What? apparently this was a perfectly safe thing to do, as it was clearly protected by the young men, swatting at the flames exhuberantly with paper fans. Although 'fanning' and 'putting paper near' are phrases that don't immediately come to mind as synonymous with 'putting out a fire', those kids managed to ward off wave after wave of attackers.
Meanwhile, we had wormed our way closer to the front of the ampitheater to
a) get a better angle for photos and
b) get closer to the giant vat of free sake.

This sake vat was surrounded by other foreigners, excitedly speaking every language under the sun and getting extremely wasted.
Actually, it wasn't just the sake vat. The entire festival audience was about 60% made up of foreigners.
Takeshi looked at me suspiciously. "How did you hear of this festival, anyway? I've never heard of it!"
I pursed my lips and made a wry smile. "From my underground network of foreign friends!"
Some of the old japanese guys in the audience were trying out their english on the girls. I heard them gabbing away. "I asked one for a kiss, and she kissed my cheek! Festivals with mostly foreigners ain't bad, eh? eeeeh?" They jabbed each other merrily.
One started to make his way over to me, when Takeshi gave him a scary look of death, and he thought again. (I thought my look of death was scary, but TK managed to make the festival flames appear in his eyes. hee hee.)

After we were given more free sake shots than we really technically needed, the crush of the crowd brought us nearly an arm's reach away from the front. I was able to see the onslaught of villagers getting more intense every minute.
I was getting a little scared.
"If that thing goes up in flames, and we're here...." I was jostled by a merry maker and started to sweat.
The battle was heating up, and the swats were getting less effective. a flame had caught onto one of the rope hand holds. Was this okay? Was this going to end in a firey death??

(...in case you're not aware I'm trying to go for dramatic impact here, dear readers, please know that in all of its long history, no one had been burned to a crisp at this festival. At least not recently.)

While it made all of us first timers in the audience antsy, the old guys at the top were looking pretty bored, and not at all worried they were about to be turned into black smoldering charcoal briquettes, and the youths were getting black soot faces and hollering, but not running away in terror, which helped me realize this part was just an act, and those solid sturdy frozen logs were not about to catch fire just from a flame lick or two.

Suddenly, a taiko drum started, cueing a swarm of firefighter brigades to form a wall of arms and slowly march back, pushing everyone at about an inch a second away from the temple.
The old guys at the top took a last sip of sake and slowly started to evacuate from the top via a hidden ladder on the back, and though I couldn't see the kids, I'm sure they were busy making their getaway.
Now the real show was about to start. When the brigade decided we were all at a safe distance, the bonfire itself was moved, I don't know if the method was wheels or people carrying it via long poles or some sort of dark magic, slowly, slowly, towards the doomed wooden temple.

At an peal from the taiko drums, the bonfire made contact with the wood, which stubbornly refused to take for a few minutes, until the flames reached the decorative kindling at the top.
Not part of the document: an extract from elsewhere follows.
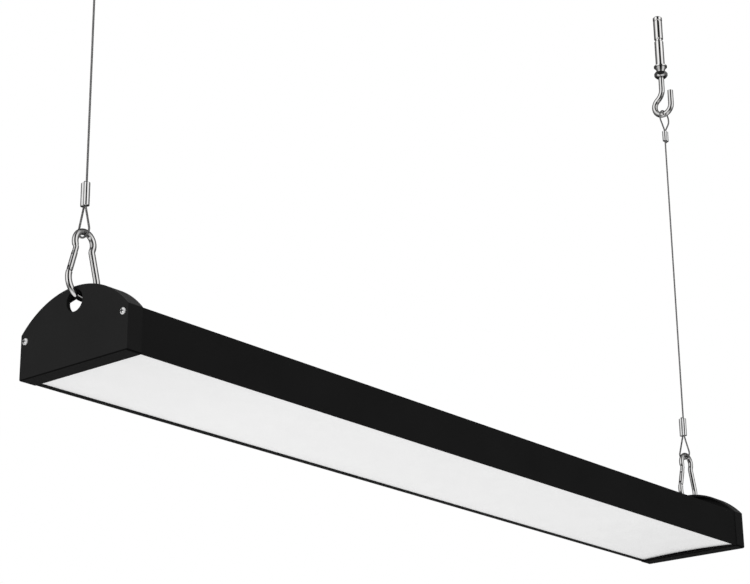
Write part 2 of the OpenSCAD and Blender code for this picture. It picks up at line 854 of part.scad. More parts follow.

Suddenly we were bathed in a flood of golden light as the thin graceful branches at the top sparkled and danced, ablaze.
It was snowing, so our thick winter clothes protected us not only from cold but from sudden flashes of heat that radiated from the temple as a new log would surrender and catch on fire.

The last treat was, on top of the entire thing and hanging suspended between two branches was a tiny gold shrine, which shone more briliantly than the entire flaming temple. I don't know what that shrine symbolized, but it was beautiful and probably symbolic moment, that refused to be caught properly on camera.

After the highlight was over, it became clear that the temple would probably take a few more hours to burn away entirely, most of the audience (yours truly included), trudged away and left the cleanup to the competent hands of the fire brigade.

It was a spectacular event, one of the best kept secrets in Japan. Except of course, from the foreigners.